Brief
Write every record out again exactly as given.

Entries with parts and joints

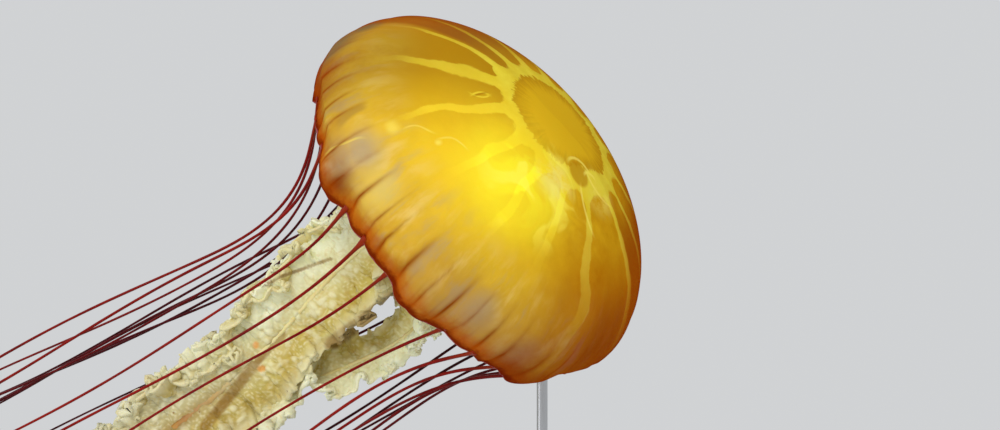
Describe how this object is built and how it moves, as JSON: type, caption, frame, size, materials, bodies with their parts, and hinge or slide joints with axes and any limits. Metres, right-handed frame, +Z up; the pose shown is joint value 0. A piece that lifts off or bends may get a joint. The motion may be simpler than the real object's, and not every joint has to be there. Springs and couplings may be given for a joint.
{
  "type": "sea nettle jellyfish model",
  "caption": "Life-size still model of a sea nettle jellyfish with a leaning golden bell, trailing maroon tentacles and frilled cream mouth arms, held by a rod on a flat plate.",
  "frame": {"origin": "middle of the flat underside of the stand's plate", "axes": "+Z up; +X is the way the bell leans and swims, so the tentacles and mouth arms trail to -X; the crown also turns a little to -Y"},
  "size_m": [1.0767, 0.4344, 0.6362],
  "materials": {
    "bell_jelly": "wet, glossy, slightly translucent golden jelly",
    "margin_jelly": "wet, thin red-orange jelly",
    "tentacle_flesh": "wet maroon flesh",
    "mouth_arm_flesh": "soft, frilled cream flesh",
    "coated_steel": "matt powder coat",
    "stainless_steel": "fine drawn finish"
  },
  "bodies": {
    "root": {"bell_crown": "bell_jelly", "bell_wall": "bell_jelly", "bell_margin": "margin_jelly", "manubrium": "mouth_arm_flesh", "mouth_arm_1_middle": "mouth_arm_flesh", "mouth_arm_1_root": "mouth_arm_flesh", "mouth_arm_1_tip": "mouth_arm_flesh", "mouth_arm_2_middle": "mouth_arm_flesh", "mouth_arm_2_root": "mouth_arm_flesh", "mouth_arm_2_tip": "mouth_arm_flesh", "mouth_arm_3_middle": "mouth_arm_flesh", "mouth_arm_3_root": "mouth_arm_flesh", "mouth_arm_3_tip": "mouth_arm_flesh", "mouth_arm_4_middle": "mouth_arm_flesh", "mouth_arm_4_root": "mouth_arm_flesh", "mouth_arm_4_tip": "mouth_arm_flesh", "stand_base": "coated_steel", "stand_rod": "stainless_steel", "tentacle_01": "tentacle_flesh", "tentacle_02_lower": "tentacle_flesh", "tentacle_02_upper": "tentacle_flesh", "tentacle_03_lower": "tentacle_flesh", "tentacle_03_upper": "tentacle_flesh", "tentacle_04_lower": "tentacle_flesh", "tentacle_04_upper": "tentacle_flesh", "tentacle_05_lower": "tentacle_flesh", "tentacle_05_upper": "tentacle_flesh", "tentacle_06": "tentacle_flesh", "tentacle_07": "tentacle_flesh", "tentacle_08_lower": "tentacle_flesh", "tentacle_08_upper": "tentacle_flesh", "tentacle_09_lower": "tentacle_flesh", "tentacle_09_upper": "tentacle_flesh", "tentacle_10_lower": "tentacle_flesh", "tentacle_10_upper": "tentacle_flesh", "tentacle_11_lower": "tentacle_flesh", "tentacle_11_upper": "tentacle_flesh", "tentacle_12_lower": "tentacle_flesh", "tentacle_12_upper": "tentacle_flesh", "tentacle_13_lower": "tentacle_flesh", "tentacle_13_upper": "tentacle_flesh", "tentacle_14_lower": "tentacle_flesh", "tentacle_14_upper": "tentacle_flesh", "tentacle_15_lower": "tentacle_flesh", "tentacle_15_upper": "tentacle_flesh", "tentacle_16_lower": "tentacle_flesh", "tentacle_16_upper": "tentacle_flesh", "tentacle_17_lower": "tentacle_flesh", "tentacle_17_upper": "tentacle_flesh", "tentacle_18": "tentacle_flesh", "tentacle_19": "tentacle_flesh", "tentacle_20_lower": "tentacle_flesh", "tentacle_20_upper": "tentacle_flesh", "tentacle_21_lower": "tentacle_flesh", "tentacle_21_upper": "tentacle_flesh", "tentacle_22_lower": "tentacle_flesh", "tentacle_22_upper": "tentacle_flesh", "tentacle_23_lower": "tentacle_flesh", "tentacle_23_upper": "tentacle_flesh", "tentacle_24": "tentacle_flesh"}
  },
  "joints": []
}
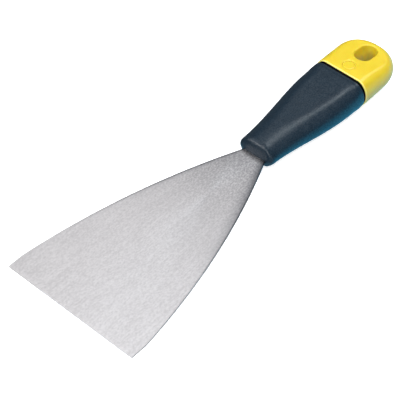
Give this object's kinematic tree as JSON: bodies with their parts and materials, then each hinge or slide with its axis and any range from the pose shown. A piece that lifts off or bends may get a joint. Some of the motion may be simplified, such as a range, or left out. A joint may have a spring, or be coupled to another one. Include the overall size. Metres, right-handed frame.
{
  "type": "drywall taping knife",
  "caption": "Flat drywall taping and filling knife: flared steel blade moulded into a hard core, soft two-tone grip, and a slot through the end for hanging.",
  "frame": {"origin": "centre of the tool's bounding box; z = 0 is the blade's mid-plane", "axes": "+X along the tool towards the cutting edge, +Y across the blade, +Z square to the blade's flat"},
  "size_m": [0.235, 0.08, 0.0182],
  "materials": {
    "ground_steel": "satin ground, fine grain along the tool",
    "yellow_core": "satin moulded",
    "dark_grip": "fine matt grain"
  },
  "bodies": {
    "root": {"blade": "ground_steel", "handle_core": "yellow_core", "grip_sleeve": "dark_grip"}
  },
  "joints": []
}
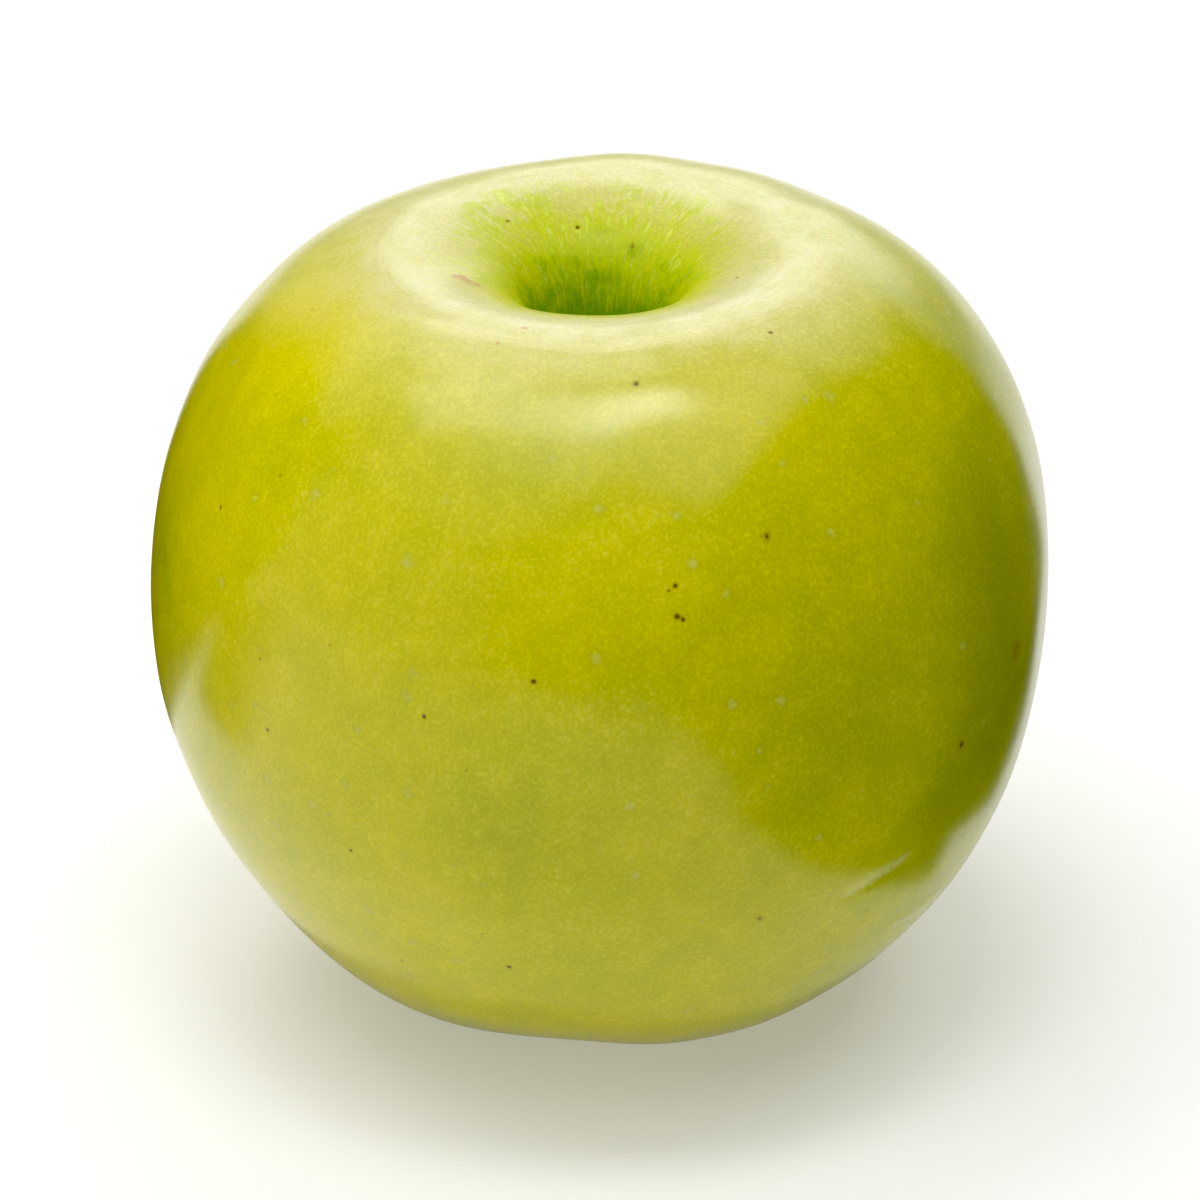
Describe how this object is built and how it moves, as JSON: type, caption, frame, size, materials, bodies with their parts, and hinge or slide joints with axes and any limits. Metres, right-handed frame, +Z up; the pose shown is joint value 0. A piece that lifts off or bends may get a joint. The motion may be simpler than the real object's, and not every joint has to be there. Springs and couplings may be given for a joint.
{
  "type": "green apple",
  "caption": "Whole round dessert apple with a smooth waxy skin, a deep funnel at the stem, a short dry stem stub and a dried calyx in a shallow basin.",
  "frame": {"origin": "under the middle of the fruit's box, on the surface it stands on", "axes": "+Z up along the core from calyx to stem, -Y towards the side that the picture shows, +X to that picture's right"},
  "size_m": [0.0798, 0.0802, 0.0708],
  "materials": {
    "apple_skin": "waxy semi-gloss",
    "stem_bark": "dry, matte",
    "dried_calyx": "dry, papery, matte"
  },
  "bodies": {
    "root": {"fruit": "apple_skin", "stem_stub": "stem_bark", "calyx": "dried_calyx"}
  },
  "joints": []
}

Full answer
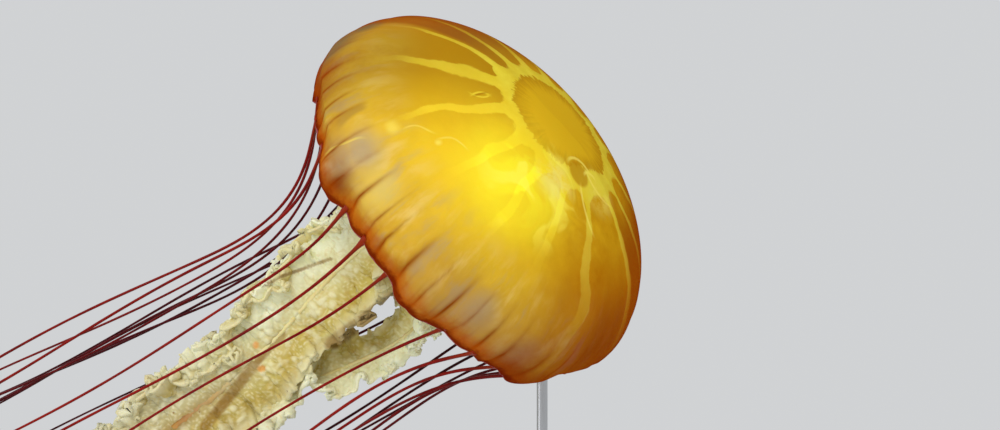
Describe how this object is built and how it moves, as JSON: type, caption, frame, size, materials, bodies with their parts, and hinge or slide joints with axes and any limits. Metres, right-handed frame, +Z up; the pose shown is joint value 0. A piece that lifts off or bends may get a joint. The motion may be simpler than the real object's, and not every joint has to be there. Springs and couplings may be given for a joint.
{
  "type": "sea nettle jellyfish model",
  "caption": "Life-size still model of a sea nettle jellyfish with a leaning golden bell, trailing maroon tentacles and frilled cream mouth arms, held by a rod on a flat plate.",
  "frame": {"origin": "middle of the flat underside of the stand's plate", "axes": "+Z up; +X is the way the bell leans and swims, so the tentacles and mouth arms trail to -X; the crown also turns a little to -Y"},
  "size_m": [1.0767, 0.4344, 0.6362],
  "materials": {
    "bell_jelly": "wet, glossy, slightly translucent golden jelly",
    "margin_jelly": "wet, thin red-orange jelly",
    "tentacle_flesh": "wet maroon flesh",
    "mouth_arm_flesh": "soft, frilled cream flesh",
    "coated_steel": "matt powder coat",
    "stainless_steel": "fine drawn finish"
  },
  "bodies": {
    "root": {"bell_crown": "bell_jelly", "bell_wall": "bell_jelly", "bell_margin": "margin_jelly", "manubrium": "mouth_arm_flesh", "mouth_arm_1_middle": "mouth_arm_flesh", "mouth_arm_1_root": "mouth_arm_flesh", "mouth_arm_1_tip": "mouth_arm_flesh", "mouth_arm_2_middle": "mouth_arm_flesh", "mouth_arm_2_root": "mouth_arm_flesh", "mouth_arm_2_tip": "mouth_arm_flesh", "mouth_arm_3_middle": "mouth_arm_flesh", "mouth_arm_3_root": "mouth_arm_flesh", "mouth_arm_3_tip": "mouth_arm_flesh", "mouth_arm_4_middle": "mouth_arm_flesh", "mouth_arm_4_root": "mouth_arm_flesh", "mouth_arm_4_tip": "mouth_arm_flesh", "stand_base": "coated_steel", "stand_rod": "stainless_steel", "tentacle_01": "tentacle_flesh", "tentacle_02_lower": "tentacle_flesh", "tentacle_02_upper": "tentacle_flesh", "tentacle_03_lower": "tentacle_flesh", "tentacle_03_upper": "tentacle_flesh", "tentacle_04_lower": "tentacle_flesh", "tentacle_04_upper": "tentacle_flesh", "tentacle_05_lower": "tentacle_flesh", "tentacle_05_upper": "tentacle_flesh", "tentacle_06": "tentacle_flesh", "tentacle_07": "tentacle_flesh", "tentacle_08_lower": "tentacle_flesh", "tentacle_08_upper": "tentacle_flesh", "tentacle_09_lower": "tentacle_flesh", "tentacle_09_upper": "tentacle_flesh", "tentacle_10_lower": "tentacle_flesh", "tentacle_10_upper": "tentacle_flesh", "tentacle_11_lower": "tentacle_flesh", "tentacle_11_upper": "tentacle_flesh", "tentacle_12_lower": "tentacle_flesh", "tentacle_12_upper": "tentacle_flesh", "tentacle_13_lower": "tentacle_flesh", "tentacle_13_upper": "tentacle_flesh", "tentacle_14_lower": "tentacle_flesh", "tentacle_14_upper": "tentacle_flesh", "tentacle_15_lower": "tentacle_flesh", "tentacle_15_upper": "tentacle_flesh", "tentacle_16_lower": "tentacle_flesh", "tentacle_16_upper": "tentacle_flesh", "tentacle_17_lower": "tentacle_flesh", "tentacle_17_upper": "tentacle_flesh", "tentacle_18": "tentacle_flesh", "tentacle_19": "tentacle_flesh", "tentacle_20_lower": "tentacle_flesh", "tentacle_20_upper": "tentacle_flesh", "tentacle_21_lower": "tentacle_flesh", "tentacle_21_upper": "tentacle_flesh", "tentacle_22_lower": "tentacle_flesh", "tentacle_22_upper": "tentacle_flesh", "tentacle_23_lower": "tentacle_flesh", "tentacle_23_upper": "tentacle_flesh", "tentacle_24": "tentacle_flesh"}
  },
  "joints": []
}
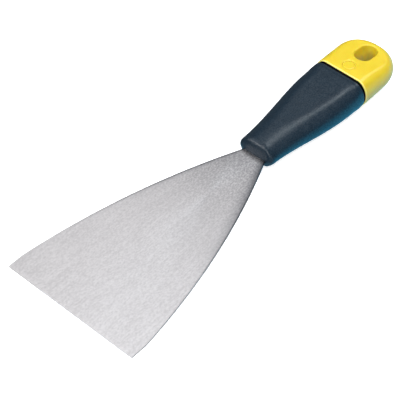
Give this object's kinematic tree as JSON: bodies with their parts and materials, then each hinge or slide with its axis and any range from the pose shown. A piece that lifts off or bends may get a joint. Some of the motion may be simplified, such as a range, or left out. A joint may have a spring, or be coupled to another one. Include the overall size. Metres, right-handed frame.
{
  "type": "drywall taping knife",
  "caption": "Flat drywall taping and filling knife: flared steel blade moulded into a hard core, soft two-tone grip, and a slot through the end for hanging.",
  "frame": {"origin": "centre of the tool's bounding box; z = 0 is the blade's mid-plane", "axes": "+X along the tool towards the cutting edge, +Y across the blade, +Z square to the blade's flat"},
  "size_m": [0.235, 0.08, 0.0182],
  "materials": {
    "ground_steel": "satin ground, fine grain along the tool",
    "yellow_core": "satin moulded",
    "dark_grip": "fine matt grain"
  },
  "bodies": {
    "root": {"blade": "ground_steel", "handle_core": "yellow_core", "grip_sleeve": "dark_grip"}
  },
  "joints": []
}
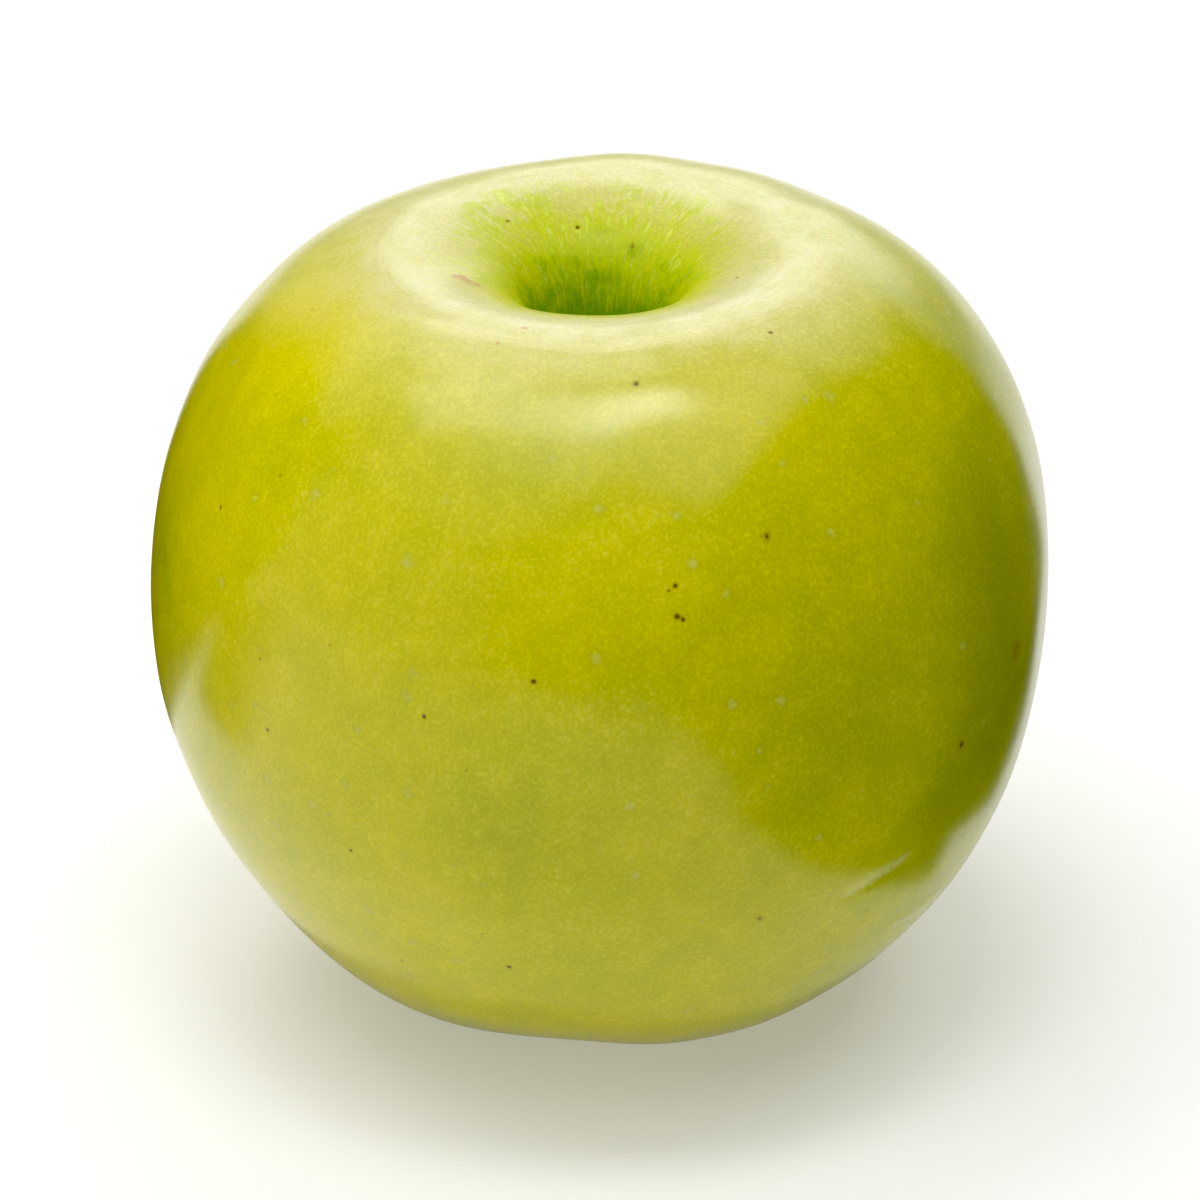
Describe how this object is built and how it moves, as JSON: type, caption, frame, size, materials, bodies with their parts, and hinge or slide joints with axes and any limits. Metres, right-handed frame, +Z up; the pose shown is joint value 0. A piece that lifts off or bends may get a joint. The motion may be simpler than the real object's, and not every joint has to be there. Springs and couplings may be given for a joint.
{
  "type": "green apple",
  "caption": "Whole round dessert apple with a smooth waxy skin, a deep funnel at the stem, a short dry stem stub and a dried calyx in a shallow basin.",
  "frame": {"origin": "under the middle of the fruit's box, on the surface it stands on", "axes": "+Z up along the core from calyx to stem, -Y towards the side that the picture shows, +X to that picture's right"},
  "size_m": [0.0798, 0.0802, 0.0708],
  "materials": {
    "apple_skin": "waxy semi-gloss",
    "stem_bark": "dry, matte",
    "dried_calyx": "dry, papery, matte"
  },
  "bodies": {
    "root": {"fruit": "apple_skin", "stem_stub": "stem_bark", "calyx": "dried_calyx"}
  },
  "joints": []
}